Maugarlonne dresse tour à tour les portraits de Parrain Jacques, José Lupin, Guy Debord, Jean-Paul Sartre, Vladimir Jankélévitch, Eugène Ionesco, Raymond Aron et Emil Cioran. Le premier n’est autre que le parrain de l’auteur, juif communiste qui n’a guère commis qu’un petit livre de souvenirs dans lequel il se décrit marchant à travers la campagne en compagnie d’Yvette et de leur petit chien. Quant à José Lupin, ce pédagogue a publié Le Temps perdu, qui commence par cette phrase où le génie fait rage : « Mon collègue M. Beller, professeur de troisième au collège de Romorantin, était horriblement chahuté ». Ce Lupin-là rêvait en outre d’écrire ses mémoires, qu’il eût intitulées : « Soixante-dix ans dans un mur ou la vie d’une brique ».
Malgré la notoriété des écrivains suivants, les évocations présentent la même absence de sérieux.
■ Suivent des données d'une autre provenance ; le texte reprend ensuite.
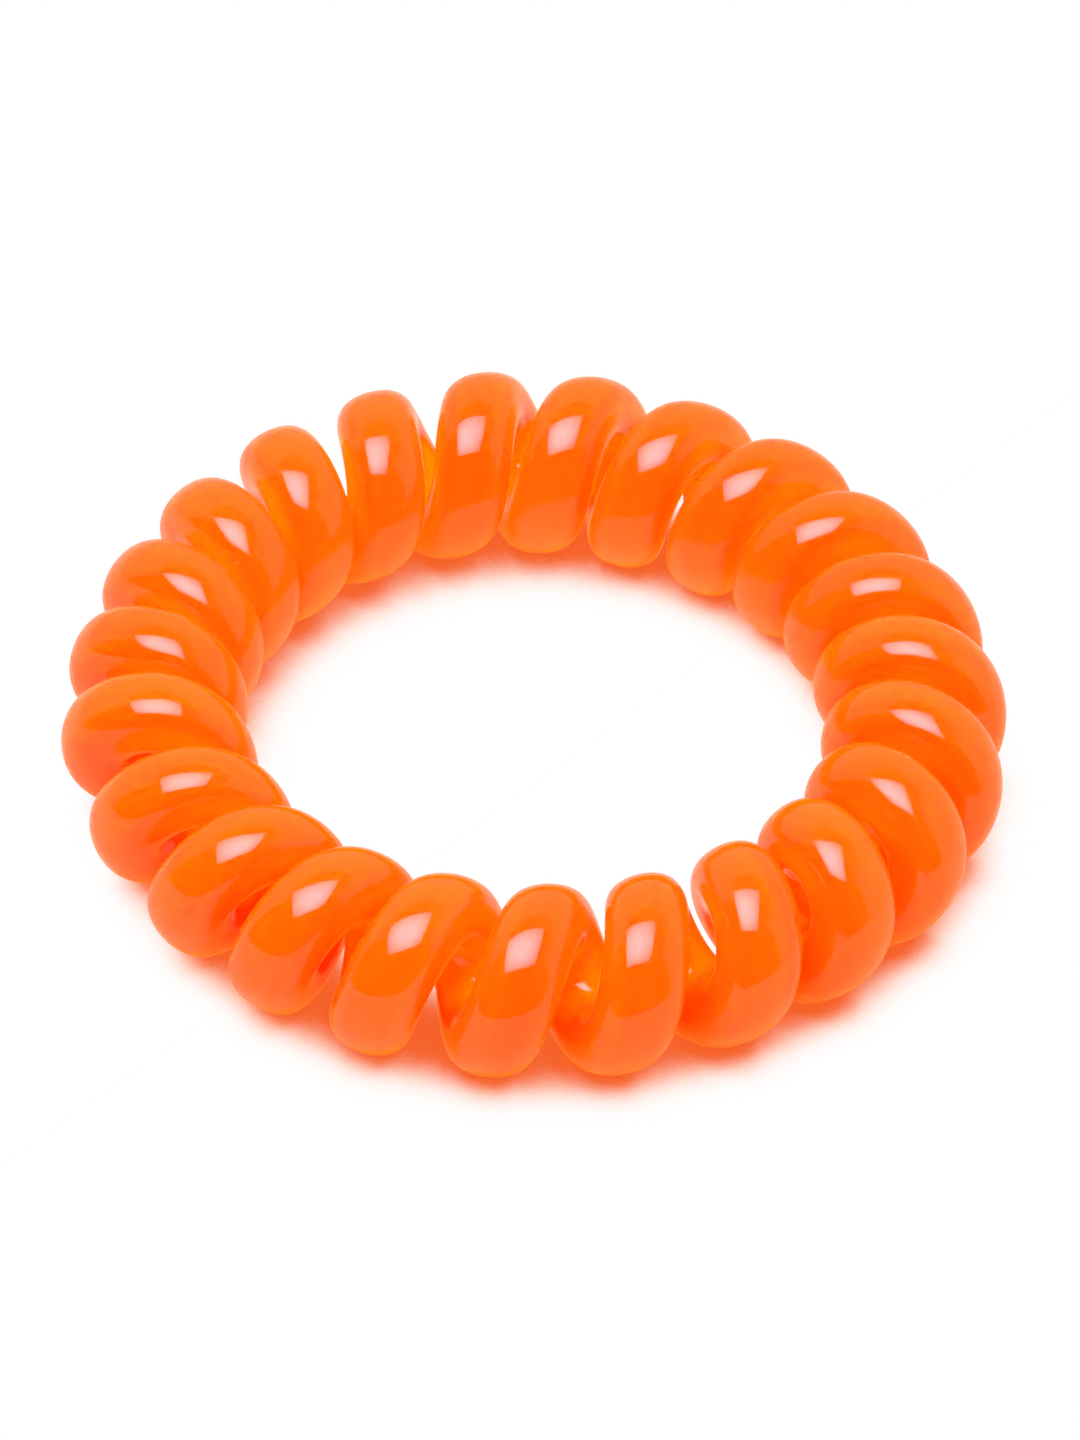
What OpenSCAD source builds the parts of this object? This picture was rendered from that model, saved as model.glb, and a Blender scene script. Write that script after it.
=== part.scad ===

Ses conversations avec Sartre ne manquaient manifestement pas de verve : « Je lui parle de l’éléphant Babar faisant la découverte émerveillée de l’ascenseur, je sens que je le passionne ». À Ionesco, il aurait écrit : « Que vous le vouliez ou non, je suis en contact télépathique permanent avec vous », ce à quoi Ionesco lui aurait répondu : « C’est cela, cher Monsieur, gardons un contact télépathique ». Quant à Cioran, dont l’admiration paraît vraiment sincère, ses livres auraient tellement désespéré un contrôleur fiscal penché sur son cas qu’il en aurait immédiatement classé son dossier.
Le pire, c’est qu’au fil des pages, ne sachant jamais si c’est du lard ou du cochon, on en vient à se méfier de tout, à vérifier les dates, les références littéraires, à traquer les impostures. Puis l’on se laisse emporter par ces pages jubilatoires, car qu’importe après tout que tout cela soit vrai ou sorti de l’imagination de l’auteur puisqu’on y rit, et de bon cœur, sans jamais s’ennuyer. Quant à l’humour, s’il tient parfois de l’esprit de potache (« Discipuli riunt, chahutant et faciunt eclatare petardos »), il témoigne le plus souvent d’un esprit pas vraiment bien-pensant : José Lupin expliquait que la vocation de l’Unesco était de « distribuer des bouliers aux enfants du tiers monde pour les aider à calculer ce qu’il leur fallait de calories ». Et en période de rentrée littéraire, à quelques semaines des prix de novembre, oser faire rire un lecteur et secouer le Landerneau, voilà qui reste un acte de courage.
À la rencontre
des disparus
Mathurin
Maugarlonne
Grasset
368 pages, 20,90 €
Domaine français Canularesque
octobre 2004 | Le Matricule des Anges n°57
| par
Didier Garcia
Quelques « miettes de mémoire » pour nourrir huit portraits littérairement incorrects. Maugarlonne en portraitiste décapant.
Un livre
Canularesque
Par
Didier Garcia
Le Matricule des Anges n°57
, octobre 2004.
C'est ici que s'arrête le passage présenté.